Brush the inside of a 4 to 6-cup soufflé or deep casserole dish with 1 1/2 tablespoons of the softened butter, or grease six (5 to 6-ounce) individual ramekins, dividing the butter evenly. Sprinkle the buttered surface evenly with the grated Parmesan cheese. Set aside while you prepare the filling.
Heat a large saucepan over low heat and add the chopped spinach. Sauté until it wilts and the juices have evaporated; keep a close eye on it as the spinach can burn. Let cool, then squeeze out excess liquid. Set aside.

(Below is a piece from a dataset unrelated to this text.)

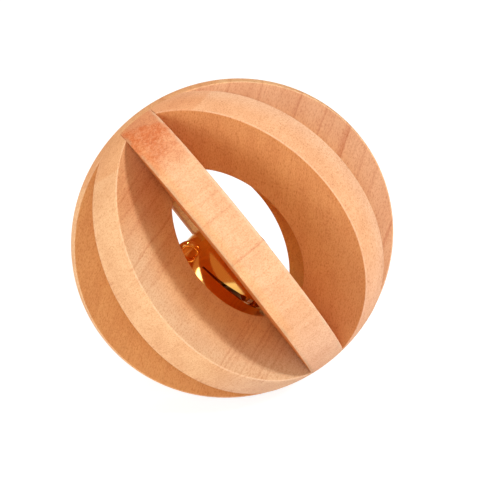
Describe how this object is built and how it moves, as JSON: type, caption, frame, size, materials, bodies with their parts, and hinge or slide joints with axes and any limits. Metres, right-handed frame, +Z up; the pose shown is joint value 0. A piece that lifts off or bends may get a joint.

In a separate medium saucepan, melt the remaining butter over medium heat and stir in the flour and salt with a wooden spoon. Cook for 30 seconds, mixing constantly, to cook down the flour.
Add the milk while whisking vigorously and cook for about 4 minutes, until the mixture thickens.
Add the cooked spinach to the white sauce and continue cooking over medium heat for 1 minute. Season the mixture with black pepper, nutmeg, and more salt if needed.
Place the egg yolks in a bowl and whisk in 1/2 cup of the hot spinach mixture to temper it.
Add the egg yolk mixture to the pan, stirring to completely incorporate; remove from the heat. Do not overheat the mixture or you risk it separating; if this happens, unfortunately, there is no way to fix it.
In a scrupulously clean bowl, beat the egg whites on high speed until stiff peaks form.
Gently stir 1/3 of the egg whites into the spinach mixture.
Then fold the remaining egg whites into the mixture.
Spoon the mixture into the prepared dish(es) and bake for 30 minutes, until the soufflé is puffed up and cooked through. A single souffle may take a few minutes longer.
Serve immediately and enjoy.
How to Fold Egg Whites Into a Soufflé Mixture
The tiny bubbles in the egg whites add air to the soufflé batter, which expands as the soufflé bakes. After lightening the batter with the first one-third of the egg whites, use a spatula to fold in the remaining whites. Draw the spatula through the center of the whites toward you, then flip them over while giving the bowl a quarter turn. Continue gently folding until the whites have almost completely disappeared.
How to Prevent Deflation
There are a few extra measures you can take to prevent the souffle from deflating:
- When folding in the egg whites, do so very gently, and just until they are combined. Over-mixing will remove some of the air bubbles and cause the souffle to fall.
- Do not open the oven door until close to the finished cooking time; cold air can make the souffle collapse.
- Overcooking is also another cause for a souffle to deflate, so make sure to check at the 30-minute mark.
- Some cooks place a paper collar (a strip of parchment paper) around the top of the dish to assure the souffle will puff up.
- Make sure to serve the souffle right when it comes out of the oven as it will naturally fall as it sits.
Why Do I Need to Temper?
Tempering—adding a small amount of hot liquid to a cold ingredient—is a technique used to prevent eggs, sour cream, or cream from curdling. It avoids shocking the dairy or eggs and instead creates a gentle method for combining the two ingredients, helping to stabilize them.
- While any deep 1 to 1 1/2-quart casserole will work well, a soufflé dish or similar casserole with straight sides is ideal. For a classic soufflé that will rise a bit above the top of the baking dish, use a 1-quart soufflé dish, four 7 to 8-ounce soufflé ramekins, or six 5 to 6-ounce soufflé ramekins.
- You can cook the spinach up to three days ahead; refrigerate and bring to room temperature before adding to the white sauce.
- Make sure the bowl you use to whip the egg whites is completely clean; a greasy or dirty bowl will prevent the eggs from stiffening.